My second lesson of my visit came the next morning. When M. woke up, still groggy and in her Disney Princess P.J.s, she went straight to the coffee table, which hosts a selection of construction paper and markers and such, and began work on various crafts. She had produced a kite, a butterfly and a handful of ice-cream cones by the time we lured her to the breakfast table. When I left for work she was busy composing a song and dance about vegetables (admittedly the vegetable angle was my sister's idea). M wasn't going to be nominated for any Grammy Awards, but she didn't care. Her urge to create was native, and there was nothing she couldn't do armed with a ball of hot-pink yarn and a red ukulele.

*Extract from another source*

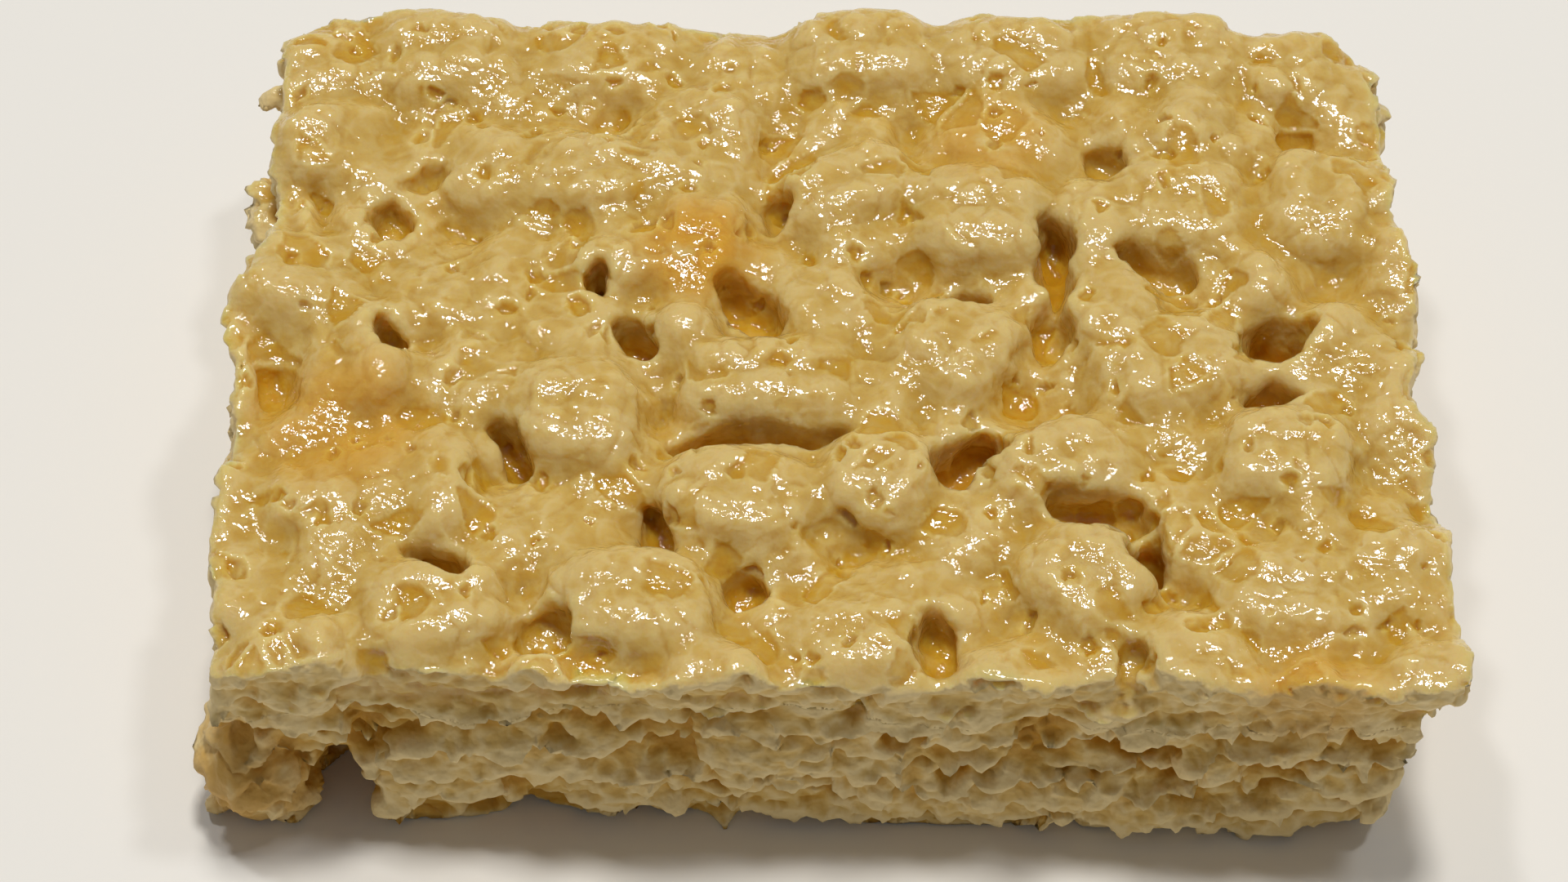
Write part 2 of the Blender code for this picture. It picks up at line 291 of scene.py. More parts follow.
# Relief of the cut sides in millimetres: broken bubbles, unevenness, shingled flakes, torn edges.
BUBBLE_DEPTH = 0.55
BUBBLE_SHARE = 0.10
BUBBLE_EDGE = (0.05, 0.35)
BUBBLE_SWAY = 0.6
BUBBLE_STRETCH = (1.2, 1.2, 0.9)
SMALL_BUBBLE_DEPTH = 0.18
SMALL_BUBBLE_SHARE = 0.12
SMALL_BUBBLE_EDGE = (0.05, 0.3)
SMALL_BUBBLE_SWAY = 0.15
CRUMB_RAGGED = 0.06
CRUMB_FINE = 0.10
CRUMB_STREAKS = 0.08
STREAK_STRETCH = (0.5, 0.5, 1.6)
FLAKE_PITCH = 2.3
FLAKE_RELIEF = 0.8
FLAKE_LIP = 0.10
FLAKE_MIDDLE = 0.45
FLAKE_FADE = 0.6
FLAKE_FADE_LEVELS = (8.5, 10.5)
FLAKE_BLOCK_SWAY = 0.5
ROW_WAVE = 0.30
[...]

M reminded me that the act of creation was the ice cream and the hot fudge and the whipped cream of that particular sundae. Any assessment of whether or not the end product is any good is the maraschino cherry, and everyone knows opinion about maraschino cherries is as polarizing as Hilary Clinton. The magic is in the doing. And so, after two days, I left with one of M's creations, a heart-shaped kite, tied to my carry-on bag. It's not as subtle as a string tied around my finger, but I'm keeping it as a reminder to write and live with fewer rules and more abandon.